La dépénalisation du vagabondage et de la mendicité change complètement la manière d'appréhender les sans-abri

Ce type de personnalités et le travail des associations ont fait évoluer le regard porté sur ceux qu’on appelait jadis les misérables. Le vagabondage et la mendicité sont pourtant toujours mentionnés dans le Code pénal et susceptibles d’être sanctionnés ; et certains de ceux qui s’y livrent sont régulièrement envoyés au poste de police et enfermés de force. La dépénalisation de ces délits, actée en 1992, change complètement la manière d’appréhender les sans-abri. Avant la dépénalisation, ils se cachaient ; après, ils se rendent visibles pour solliciter l’assistance des passants et des associations. Cette visibilité et la massification du phénomène conduisent à une nouvelle étape : la naissance du Samu social en 1993, l’essor des maraudes, la création des accueils de jour, de lits infirmiers, du 115…

Cette batterie de dispositifs publics et associatifs rend aussi plus concret le rôle de l’État. Avec les « plans froid », les pouvoirs publics libèrent des lits dans des gymnases, des stations de métro, des salles polyvalentes, etc. C’est une forme d’action plus visible que celle, habituelle, qui consiste à déléguer la gestion des sans-abri aux associations en les subventionnant.

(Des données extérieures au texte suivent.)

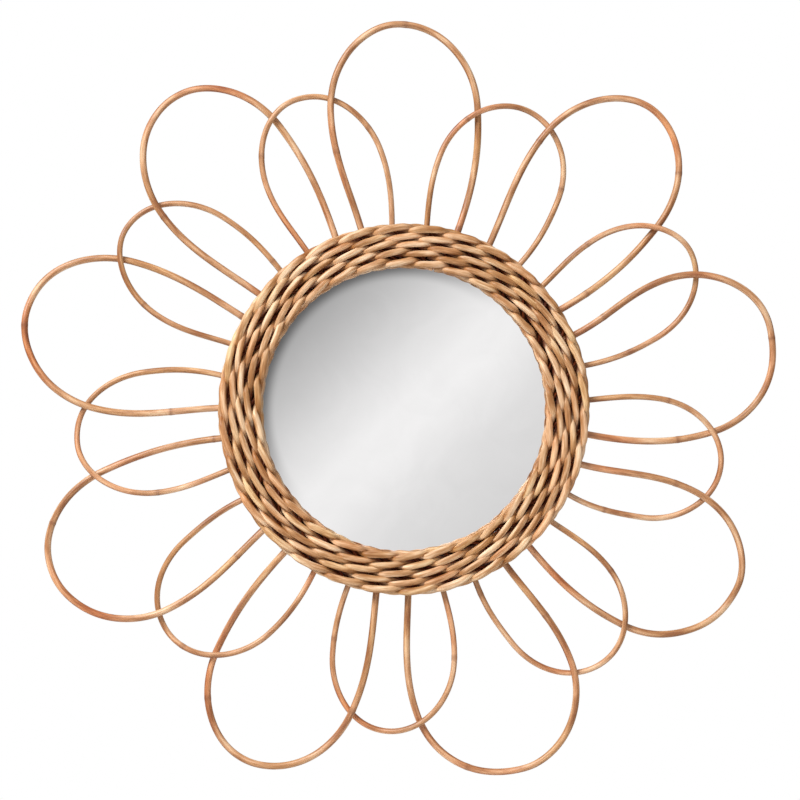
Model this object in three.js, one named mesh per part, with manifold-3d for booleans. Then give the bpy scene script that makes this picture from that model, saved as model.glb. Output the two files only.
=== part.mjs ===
// A round wall mirror in a woven ring, with eighteen loops of bent rod around it like petals.
// Millimetres, +Z up. The mirror faces -Y, and the wall is the plane Y = 0 behind the board.
// Angles are in degrees, clockwise from the top as seen from the front.
import * as THREE from 'three';
import * as BufferGeometryUtils from 'three/addons/utils/BufferGeometryUtils.js';
import Module from 'manifold-3d';

const wasm = await Module();
wasm.setup();

// Play between pieces that touch
const clearance = 0.3;

// Backing board
const boardThickness = 6;
const boardInset = 1; // its edge lies this far inside the centre line of the outer row
const boardArris = 0.6;

// Glass
const glassThickness = 3;
const glassLap = 7.5; // the width of its edge that the woven ring covers
const glassArris = 0.4;

// Woven ring: twined rows of one weaver each, which lies in front and behind by turns
const openingRadius = 104.5;
const rowCount = 5;
const halfTwists = 31; // on one lap
const strandWidth = 4; // where the strand lies in front
const strandDepth = 3;
const pinch = 0.22; // the share of its width that it loses where it is pressed past itself
const dwell = 0.4; // 0 for an even twist; nearer 0.5 the strand lies flat for longer and turns faster
const rowStagger = 0.31; // of a stitch, from one row to the next row in

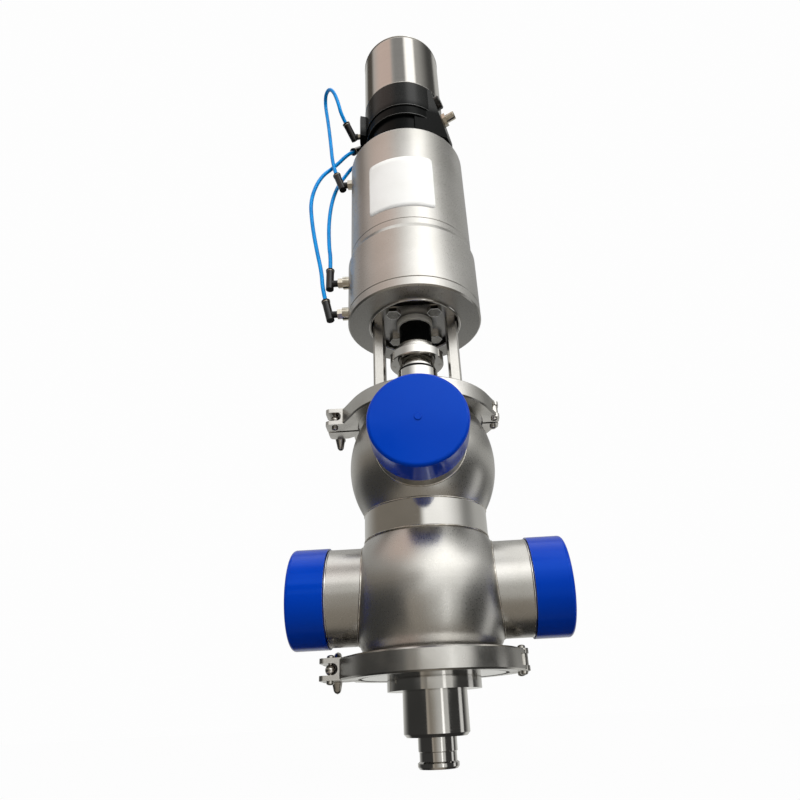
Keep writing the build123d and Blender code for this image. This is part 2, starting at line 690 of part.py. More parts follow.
def actuator_bottom():
    recess_z = ACT_Z0 + RECESS_DEPTH
    rim_r = RECESS_R + RECESS_RIM_W
    body = turned((RECESS_R, ACT_Z0 - RECESS_RIM_H), (rim_r, ACT_Z0 - RECESS_RIM_H), (rim_r, ACT_Z0),
                  (ACT_R - 2, ACT_Z0), (ACT_R, ACT_Z0 + 2), (ACT_R, ACT_GROOVE_Z - 0.8),
                  (ACT_R - 0.8, ACT_GROOVE_Z), (ACT_BORE_R, ACT_GROOVE_Z), (ACT_BORE_R, SPIGOT_TOP),
                  (GUIDE_R, SPIGOT_TOP), (GUIDE_R, recess_z), (RECESS_R, recess_z))
    for x, y in yoke_bolt_places():
        body -= rod((x, y, recess_z - 1), (x, y, recess_z + 6), YOKE_BOLT_R)
    return body


def rod_guide():
    return ring(GUIDE_R, ROD_SLEEVE_R + RUN_GAP, GUIDE_Z0, SPIGOT_TOP)


def actuator_lower_shell():
    cone_top = ACT_STEP_Z - ACT_STEP_BAND
    body = turned((ACT_BORE_R, ACT_GROOVE_Z), (ACT_R - 0.8, ACT_GROOVE_Z),
                  (ACT_R, ACT_GROOVE_Z + 0.8), (ACT_R, cone_top - ACT_CONE_H), (ACT_UPPER_R, cone_top),
                  (ACT_UPPER_R, ACT_STEP_Z - ACT_SEAM), (ACT_UPPER_R - ACT_SEAM, ACT_STEP_Z),
                  (ACT_BORE_R, ACT_STEP_Z))
    return body - port_bore(PORT_LOW_Z) - port_bore(PORT_MID_Z)


def port_bore(z):
    """Air passage through the actuator wall on the fittings' side."""
    return rod((-ACT_R - 5, 0, z), (-ACT_BORE_R + 5, 0, z), HOSE_R)


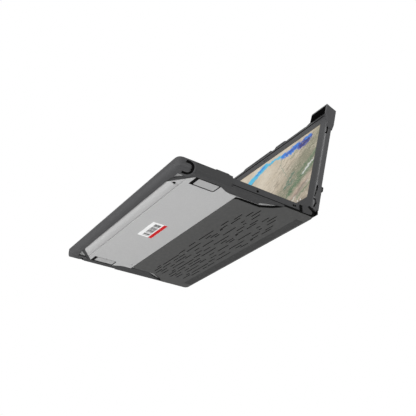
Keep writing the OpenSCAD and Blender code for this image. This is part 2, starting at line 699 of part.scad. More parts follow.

Depuis deux siècles au moins, l’hiver est bien la saison la plus tendue et la plus propice à la solidarité. Le froid en est naturellement l’une des principales raisons. On peut aussi citer une culpabilité spécifique à cette période, où l’on dépense parfois sans compter pour des cadeaux superflus. Enfin, il y a Noël. Quand bien même le Père Noël est laïque, la Nativité garde sa puissance symbolique. Les paroles de Jésus ne sont pas oubliées : « J’ai eu faim, et vous m’avez donné à manger ; j’ai eu soif, et vous m’avez donné à boire ; j’étais étranger, et vous m’avez recueilli… » (Matthieu, 25, 35). Ces mots sonnent comme un rappel à cette obligation morale universelle qui veut qu’on ne laisse pas à l’abandon quelqu’un qui souffre dans la rue. En cela, l’hiver reste une période de mobilisation solidaire et charitable tout à fait particulière.